> [Input material]
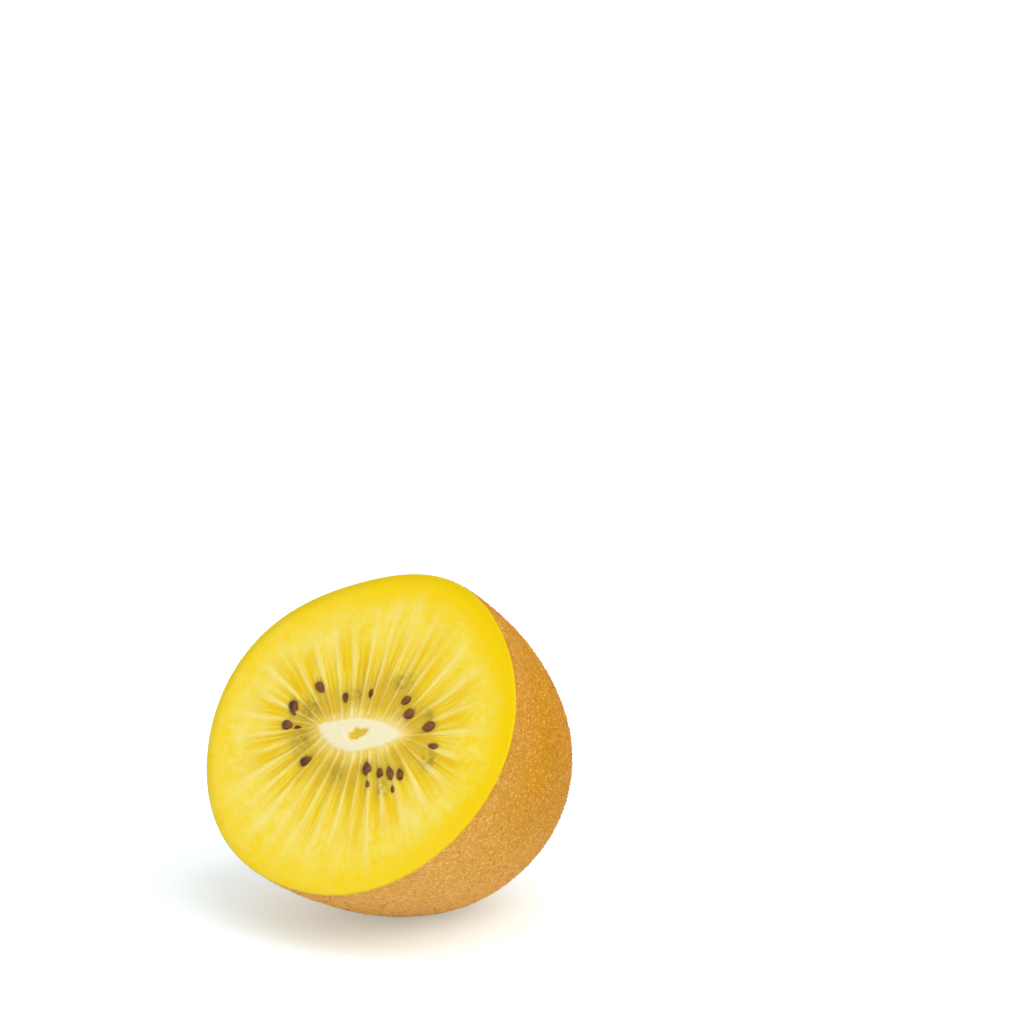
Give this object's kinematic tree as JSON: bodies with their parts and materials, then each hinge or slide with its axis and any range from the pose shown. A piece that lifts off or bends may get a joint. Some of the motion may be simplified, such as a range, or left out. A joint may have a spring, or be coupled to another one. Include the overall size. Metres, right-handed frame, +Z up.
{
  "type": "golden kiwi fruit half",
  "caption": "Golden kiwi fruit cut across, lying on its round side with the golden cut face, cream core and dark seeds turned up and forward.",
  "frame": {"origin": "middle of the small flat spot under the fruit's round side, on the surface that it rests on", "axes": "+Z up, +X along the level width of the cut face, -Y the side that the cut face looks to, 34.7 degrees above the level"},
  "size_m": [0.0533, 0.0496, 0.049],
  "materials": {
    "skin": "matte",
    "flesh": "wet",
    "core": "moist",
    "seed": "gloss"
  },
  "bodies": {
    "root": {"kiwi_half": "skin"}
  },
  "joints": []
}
...
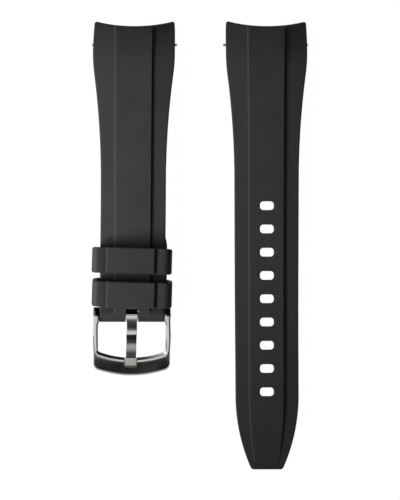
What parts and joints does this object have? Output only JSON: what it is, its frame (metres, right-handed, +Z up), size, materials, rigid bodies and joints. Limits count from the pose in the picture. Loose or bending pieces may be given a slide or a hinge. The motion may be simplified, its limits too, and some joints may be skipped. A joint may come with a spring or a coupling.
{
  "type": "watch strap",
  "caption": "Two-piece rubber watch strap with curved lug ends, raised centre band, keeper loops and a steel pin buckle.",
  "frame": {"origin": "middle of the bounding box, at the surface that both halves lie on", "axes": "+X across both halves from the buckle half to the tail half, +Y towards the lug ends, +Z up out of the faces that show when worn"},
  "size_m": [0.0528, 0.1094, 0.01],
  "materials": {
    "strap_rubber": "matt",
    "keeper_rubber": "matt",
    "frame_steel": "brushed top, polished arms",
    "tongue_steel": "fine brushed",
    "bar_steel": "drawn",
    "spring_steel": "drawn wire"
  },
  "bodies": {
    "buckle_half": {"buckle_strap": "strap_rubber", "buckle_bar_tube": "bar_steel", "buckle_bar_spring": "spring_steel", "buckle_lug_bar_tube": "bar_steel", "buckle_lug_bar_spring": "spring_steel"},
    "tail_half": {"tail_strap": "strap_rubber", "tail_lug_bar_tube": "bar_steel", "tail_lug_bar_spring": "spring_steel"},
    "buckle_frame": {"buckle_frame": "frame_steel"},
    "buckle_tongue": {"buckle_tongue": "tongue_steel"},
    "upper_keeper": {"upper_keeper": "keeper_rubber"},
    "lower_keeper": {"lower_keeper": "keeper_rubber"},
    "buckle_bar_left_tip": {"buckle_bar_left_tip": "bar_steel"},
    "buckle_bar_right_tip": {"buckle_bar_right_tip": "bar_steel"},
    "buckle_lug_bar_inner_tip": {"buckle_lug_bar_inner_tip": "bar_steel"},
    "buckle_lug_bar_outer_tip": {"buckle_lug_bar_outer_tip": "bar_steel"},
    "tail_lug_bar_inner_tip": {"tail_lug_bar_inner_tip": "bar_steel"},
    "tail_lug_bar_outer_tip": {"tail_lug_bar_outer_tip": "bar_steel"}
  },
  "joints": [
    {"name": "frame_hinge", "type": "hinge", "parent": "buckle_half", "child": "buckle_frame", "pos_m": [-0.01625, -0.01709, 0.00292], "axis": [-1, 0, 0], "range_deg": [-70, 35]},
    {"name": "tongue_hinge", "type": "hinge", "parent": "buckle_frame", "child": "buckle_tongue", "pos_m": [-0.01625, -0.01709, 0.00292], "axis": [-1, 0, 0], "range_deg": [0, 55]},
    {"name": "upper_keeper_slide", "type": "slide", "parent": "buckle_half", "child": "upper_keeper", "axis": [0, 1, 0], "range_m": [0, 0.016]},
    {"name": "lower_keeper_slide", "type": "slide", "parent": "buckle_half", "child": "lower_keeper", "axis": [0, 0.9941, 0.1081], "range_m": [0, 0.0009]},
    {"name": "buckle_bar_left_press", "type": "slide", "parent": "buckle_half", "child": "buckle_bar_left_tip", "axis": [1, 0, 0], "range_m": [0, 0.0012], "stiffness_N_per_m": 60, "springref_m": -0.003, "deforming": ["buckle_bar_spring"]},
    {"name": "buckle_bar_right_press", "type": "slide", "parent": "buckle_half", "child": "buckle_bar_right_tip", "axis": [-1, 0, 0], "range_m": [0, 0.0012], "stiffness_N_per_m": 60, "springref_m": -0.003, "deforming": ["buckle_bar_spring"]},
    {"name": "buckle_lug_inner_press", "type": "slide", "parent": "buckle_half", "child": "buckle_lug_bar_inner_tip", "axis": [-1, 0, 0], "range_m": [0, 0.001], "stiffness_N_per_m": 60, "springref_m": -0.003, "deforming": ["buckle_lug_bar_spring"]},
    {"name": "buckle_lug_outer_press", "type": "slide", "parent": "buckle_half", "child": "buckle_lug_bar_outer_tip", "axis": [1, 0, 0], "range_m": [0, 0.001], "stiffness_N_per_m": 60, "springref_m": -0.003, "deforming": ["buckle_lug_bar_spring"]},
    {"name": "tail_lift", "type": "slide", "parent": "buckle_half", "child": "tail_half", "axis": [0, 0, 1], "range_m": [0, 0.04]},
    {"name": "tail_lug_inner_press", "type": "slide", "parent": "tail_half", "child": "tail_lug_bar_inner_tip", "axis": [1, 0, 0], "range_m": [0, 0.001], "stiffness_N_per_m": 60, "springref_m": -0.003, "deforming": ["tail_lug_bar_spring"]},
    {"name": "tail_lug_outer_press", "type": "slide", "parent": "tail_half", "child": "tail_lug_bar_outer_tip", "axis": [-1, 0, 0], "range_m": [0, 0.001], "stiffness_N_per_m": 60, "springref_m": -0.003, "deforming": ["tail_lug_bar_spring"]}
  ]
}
* * *
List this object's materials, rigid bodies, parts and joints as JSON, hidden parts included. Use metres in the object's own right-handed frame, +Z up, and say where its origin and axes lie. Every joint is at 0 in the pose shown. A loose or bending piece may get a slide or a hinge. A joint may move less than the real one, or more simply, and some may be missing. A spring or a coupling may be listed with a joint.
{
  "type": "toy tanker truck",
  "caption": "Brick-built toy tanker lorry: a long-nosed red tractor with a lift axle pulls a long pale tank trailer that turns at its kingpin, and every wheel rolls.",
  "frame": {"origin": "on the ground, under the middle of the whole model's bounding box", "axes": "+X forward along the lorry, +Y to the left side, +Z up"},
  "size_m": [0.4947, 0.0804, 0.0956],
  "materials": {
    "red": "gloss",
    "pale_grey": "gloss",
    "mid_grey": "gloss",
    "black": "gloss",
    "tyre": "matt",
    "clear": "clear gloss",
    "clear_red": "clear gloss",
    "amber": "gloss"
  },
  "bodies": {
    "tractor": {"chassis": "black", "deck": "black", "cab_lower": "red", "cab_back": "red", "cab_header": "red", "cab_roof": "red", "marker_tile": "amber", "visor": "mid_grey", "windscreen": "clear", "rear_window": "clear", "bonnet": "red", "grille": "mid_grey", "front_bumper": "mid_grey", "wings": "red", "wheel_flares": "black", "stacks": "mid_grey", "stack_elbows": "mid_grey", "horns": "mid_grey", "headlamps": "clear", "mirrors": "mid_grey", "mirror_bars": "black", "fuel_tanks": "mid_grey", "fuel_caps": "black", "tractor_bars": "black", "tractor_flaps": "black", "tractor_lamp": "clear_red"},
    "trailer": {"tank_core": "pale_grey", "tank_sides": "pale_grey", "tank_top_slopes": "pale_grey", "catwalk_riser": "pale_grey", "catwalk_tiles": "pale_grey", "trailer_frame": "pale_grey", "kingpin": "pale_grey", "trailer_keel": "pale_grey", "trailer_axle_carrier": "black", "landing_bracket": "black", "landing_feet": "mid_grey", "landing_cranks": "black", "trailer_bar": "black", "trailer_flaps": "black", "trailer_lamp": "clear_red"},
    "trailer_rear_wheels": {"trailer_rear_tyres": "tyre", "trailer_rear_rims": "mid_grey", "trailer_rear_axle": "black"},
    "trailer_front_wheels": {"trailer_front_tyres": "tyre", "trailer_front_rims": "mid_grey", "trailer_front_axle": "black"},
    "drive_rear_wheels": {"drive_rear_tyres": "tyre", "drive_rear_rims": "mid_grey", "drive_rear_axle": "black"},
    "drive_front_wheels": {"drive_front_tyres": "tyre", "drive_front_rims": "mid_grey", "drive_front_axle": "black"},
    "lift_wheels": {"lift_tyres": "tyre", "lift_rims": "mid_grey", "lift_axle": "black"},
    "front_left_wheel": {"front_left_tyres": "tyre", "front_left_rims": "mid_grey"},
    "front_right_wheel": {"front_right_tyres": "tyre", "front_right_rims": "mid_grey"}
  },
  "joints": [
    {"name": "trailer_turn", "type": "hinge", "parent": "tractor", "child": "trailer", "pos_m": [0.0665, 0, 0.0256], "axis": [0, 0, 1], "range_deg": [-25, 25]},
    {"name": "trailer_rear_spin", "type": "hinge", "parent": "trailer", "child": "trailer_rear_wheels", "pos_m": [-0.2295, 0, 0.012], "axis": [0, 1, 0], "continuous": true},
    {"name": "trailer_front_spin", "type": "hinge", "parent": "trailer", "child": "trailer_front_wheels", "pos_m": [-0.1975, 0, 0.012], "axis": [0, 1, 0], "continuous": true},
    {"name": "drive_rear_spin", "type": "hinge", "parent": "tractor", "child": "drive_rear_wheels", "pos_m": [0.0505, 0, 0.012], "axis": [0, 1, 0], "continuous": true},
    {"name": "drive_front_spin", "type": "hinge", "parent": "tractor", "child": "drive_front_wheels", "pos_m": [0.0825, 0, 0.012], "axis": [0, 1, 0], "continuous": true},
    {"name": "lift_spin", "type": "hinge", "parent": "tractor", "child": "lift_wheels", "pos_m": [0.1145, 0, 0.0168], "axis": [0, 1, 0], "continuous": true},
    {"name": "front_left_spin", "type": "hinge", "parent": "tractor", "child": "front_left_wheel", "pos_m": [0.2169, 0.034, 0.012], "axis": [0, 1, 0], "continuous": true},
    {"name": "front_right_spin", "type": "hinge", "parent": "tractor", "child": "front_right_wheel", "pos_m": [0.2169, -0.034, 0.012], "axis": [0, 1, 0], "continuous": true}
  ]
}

> [Exercise]
Only lines holding the string "bending" are wanted; gather each one from the entries above.

> [Written response]
What parts and joints does this object have? Output only JSON: what it is, its frame (metres, right-handed, +Z up), size, materials, rigid bodies and joints. Limits count from the pose in the picture. Loose or bending pieces may be given a slide or a hinge. The motion may be simplified, its limits too, and some joints may be skipped. A joint may come with a spring or a coupling.
List this object's materials, rigid bodies, parts and joints as JSON, hidden parts included. Use metres in the object's own right-handed frame, +Z up, and say where its origin and axes lie. Every joint is at 0 in the pose shown. A loose or bending piece may get a slide or a hinge. A joint may move less than the real one, or more simply, and some may be missing. A spring or a coupling may be listed with a joint.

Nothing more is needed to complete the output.